Definition
Automatic flight control equipment that maneuvers a helicopter along selected flight paths without continuous manual input from the pilot. In helicopters, autopilot systems typically command the cyclic, collective, and pedals through servos to hold attitude, heading, altitude, airspeed, vertical speed, or to track navigation guidance, while the pilot supervises and retains override authority.
Plain English
Equipment that flies the helicopter for you along a chosen path. You set what you want it to do — hold a heading, hold an altitude, follow a course — and it works the controls to make that happen while you monitor it.
Context Anchor
Seen in helicopter instrument flying when the pilot uses AFCS or autopilot modes to reduce workload, hold a heading or altitude, or follow a selected course.
Derivation
From Greek 'autos' (self) and 'pilot' (one who steers).
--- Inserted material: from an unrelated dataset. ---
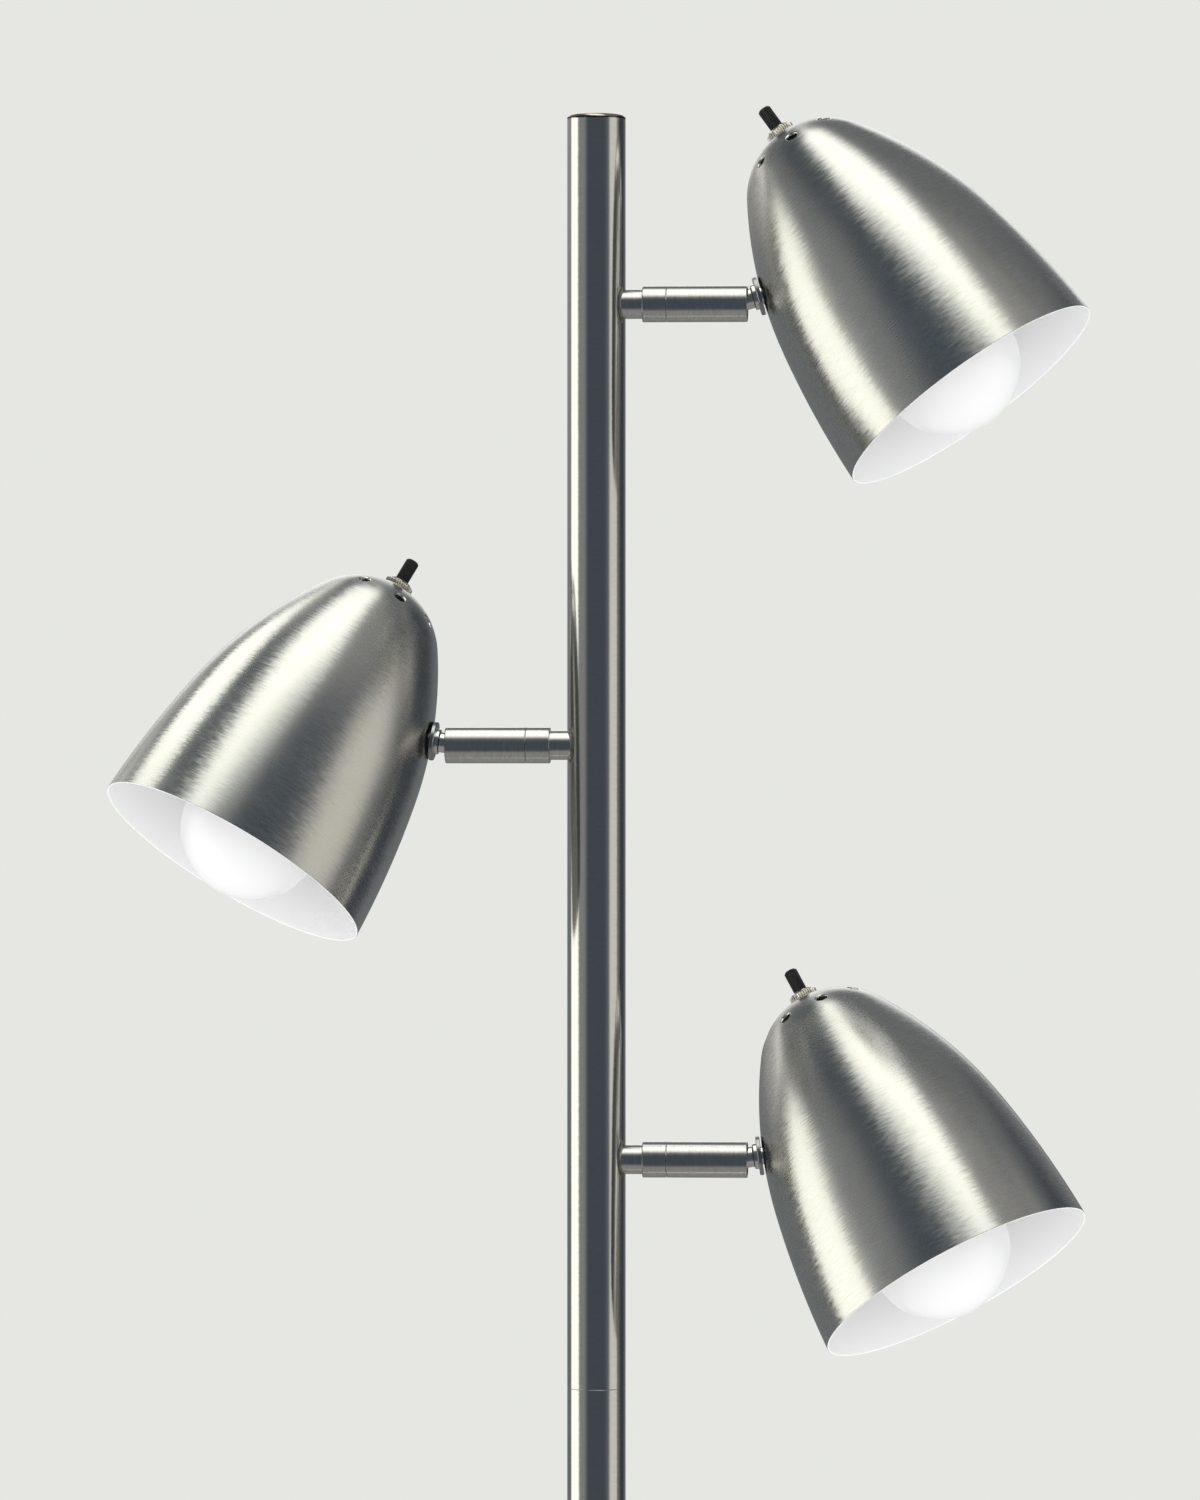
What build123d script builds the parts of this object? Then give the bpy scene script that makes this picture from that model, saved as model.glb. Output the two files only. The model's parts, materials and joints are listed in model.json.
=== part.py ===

The original sense was simply a system that steers itself — the helicopter version steers itself in three axes plus power.
Why Pilots Care
Lowers workload in instrument conditions so the pilot can focus on navigation, communication, and decision-making.
Intuition Check
Autopilot does not mean the helicopter is flying itself without supervision. It means a system is helping control selected parts of the flight while the pilot remains in charge.
Example Sentence 1
After leveling off in cruise, the pilot engaged the autopilot in heading and altitude hold to reduce workload during the IFR leg.
Example Sentence 2
During the instrument approach in low visibility, the helicopter's APs kept the aircraft stable on the localizer.